In the words of Bharat Dogra, convenor, NCPRI:
Without a continuing campaign till the very last stages the achievement of a strong and effective RTI law would not have been possible. Many individuals and organisations made important contributions to this long process. It was a joint democratic effort involving many people and groups spent over the vast area of India. In all this the contribution of MKSS and the NCPRI was particularly significant. The MKSS also brought to the national effort the moral force of demand for right to information beingrooted in the struggles of workers and drought-affected small and marginal farmers.
The NAC’s singular contribution was the creation of a consultative mechanism for looking at legislations with people during the drafting of a law. The non-compromising political will of Sonia Gandhi, chairperson, NAC, support from members – Jairam Ramesh, Jai Prakash Narain, N.C. Saxena, A.K. Shiva Kumar, Professor Hanumantha Rao, and Jean Drèze – and the presence of a fairly powerful political lobby outside the government, also helped push the law.
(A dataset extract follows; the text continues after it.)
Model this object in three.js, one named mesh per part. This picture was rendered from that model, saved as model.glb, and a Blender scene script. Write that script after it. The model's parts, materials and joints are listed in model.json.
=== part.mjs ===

Repeated meetings between Prime Minister Manmohan Singh and NCPRI members, the presence of MPs in the Rajya Sabha like Kuldip Nayar, the powerful support of the Left parties and of former Prime Minister V.P. Singh, sustained the demand of the RTI campaign. The campaign, for its part, with the help of Shekhar Singh, Nikhil Dey, Prashant Bhushan and other members of the NCPRI, Charmaine Rodrigues, Arvind Kejriwal and others helped in the continual drafting process needed to change the FOI Act 2002 back to the original draft of the Press Council, with inputs from the state laws. V.P. Singh, commenting on the backtracking of the government on the NREGA and the RTI, said, ‘Ek mein money nahin hai, aur doosre mein mann nahin hai’ (For one there is no money and for the other there is no will)!
The draft was modified by the government before it was sent to the parliament. The campaign continued to be vigilant to monitor changes. The Parliamentary Standing Committee made 158 changes in the draft sent to it after listening to the testimonies of the people. The law, eventually passed in May 2005, was surprisingly much better than any indication of its content in the year preceding it. We thought that the parliament and Indian democracy had come of age.